Play – Like Children Play

"I began to think of children not as immature adults, but of adults as atrophied children. But when I said this to educationalists, they became angry.” – Keith Johnstone

This week I would like to highlight the importance of creativity in the setting of an organizational change program. Regardless of the change you are dealing with, when you are in the thick of implementation you will soon find out that experience, knowledge and skills alone will not get the job done. Organizational changes tend to be messy and complex, so you will always need a fair amount of out-of-the-box thinking as you are crafting a solution.

One of TED’s newest talks online is by Tim Brown the CEO of Ideo. In this talk he explains the role of play, playfulness, and creativity and why they matter in our professional or academic lives. You may be a designer of consumer goods, or a medical doctor, or a researcher, or a teacher — every situation is different. But listen to what Tim Brown says and ask yourself how the idea of play might be introduced into your organization in a way that would benefit users, workers, patients, and students, not only in terms of productivity but also in terms of simply having people feel they contribute to something meaningful.

Brown starts by sharing a striking observation: ‘friendship is a shortcut to play’. It creates the trust and a sense of psychological security you need in order to take risks and to innovate. It helps to get to better creative solutions – which in the end helps us to do our jobs better.

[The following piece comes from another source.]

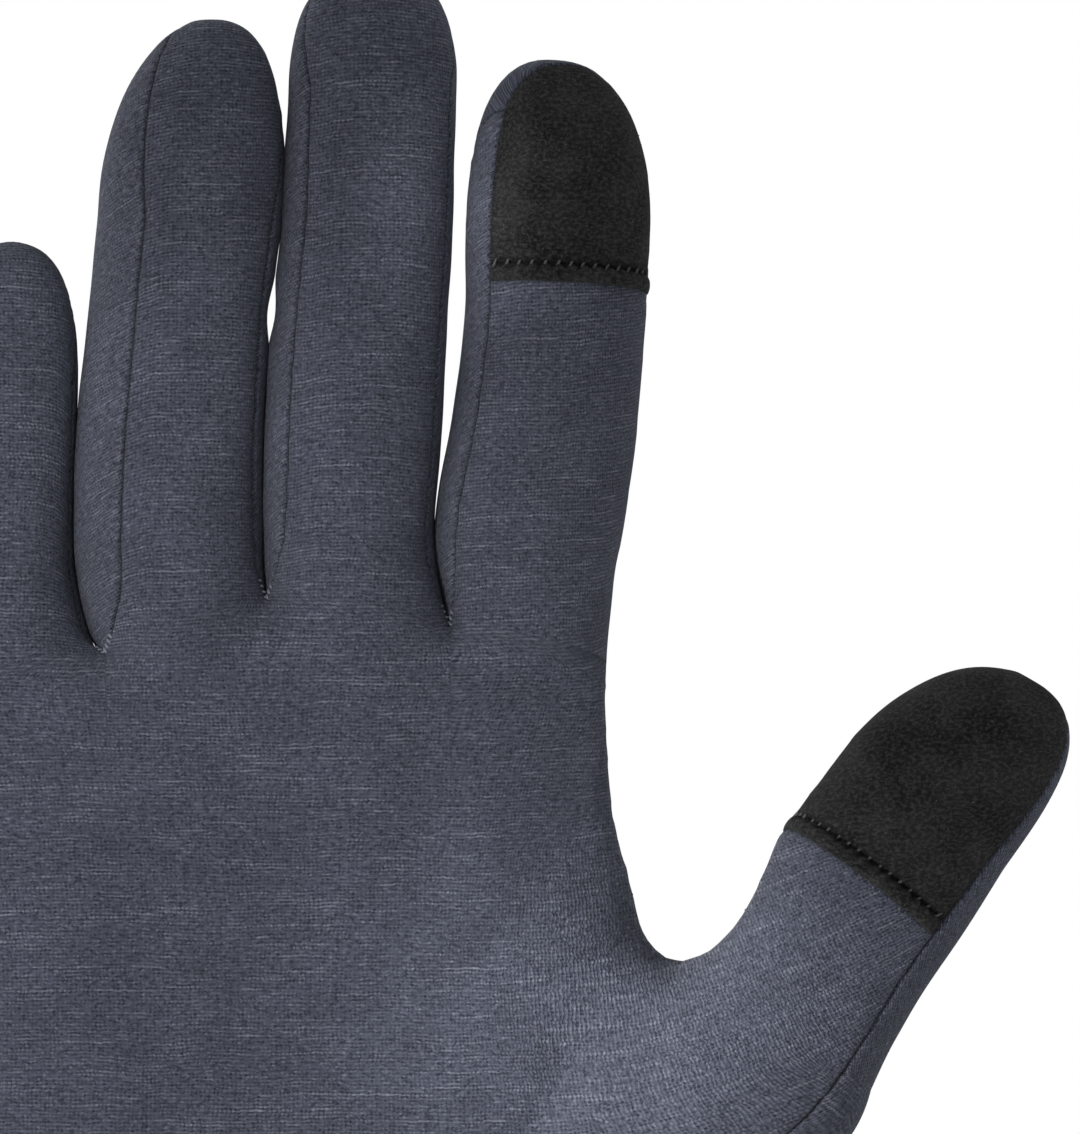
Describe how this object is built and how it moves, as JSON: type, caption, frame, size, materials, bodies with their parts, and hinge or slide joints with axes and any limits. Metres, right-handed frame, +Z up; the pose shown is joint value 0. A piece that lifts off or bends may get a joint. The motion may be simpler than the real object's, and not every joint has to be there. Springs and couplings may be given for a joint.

Second, he demonstrates that when we encounter a new situation as adults – we have a tendency to categorize it just as quickly as we can. This is a survival reflex that helps us reduce the uncertainty around us (psychologists refer to this mechanism as ‘cognitive dissonance’ or ‘over justification’). This effective categorizing mechanism helps us to cope with the complexity of reality. However, at the same time, we lose every capacity to perceive events, situations and things around us without judgment – like children do. The absence of a categorizing reflex is exactly what enables kids to be more engaged with open possibilities. As adults the majority of the possibilities at our disposal are invisible – just because of this categorizing trait. As Brown describes in the video above: "parents of young kids all have their stories of how on Christmas morning our children end up playing with the boxes far more than they end up playing with the toys that ere inside them".

The bottom line is that we need to be aware of adult behaviors that are getting in the way of ideas. We need to play more often because learning is a by-product of play. For example, fearing judgment from our peers — inhibits us and often prevents us from taking chances or sharing our ideas with others. As adults we become overly sensitive to the opinion of others, we lose a bit of our freedom.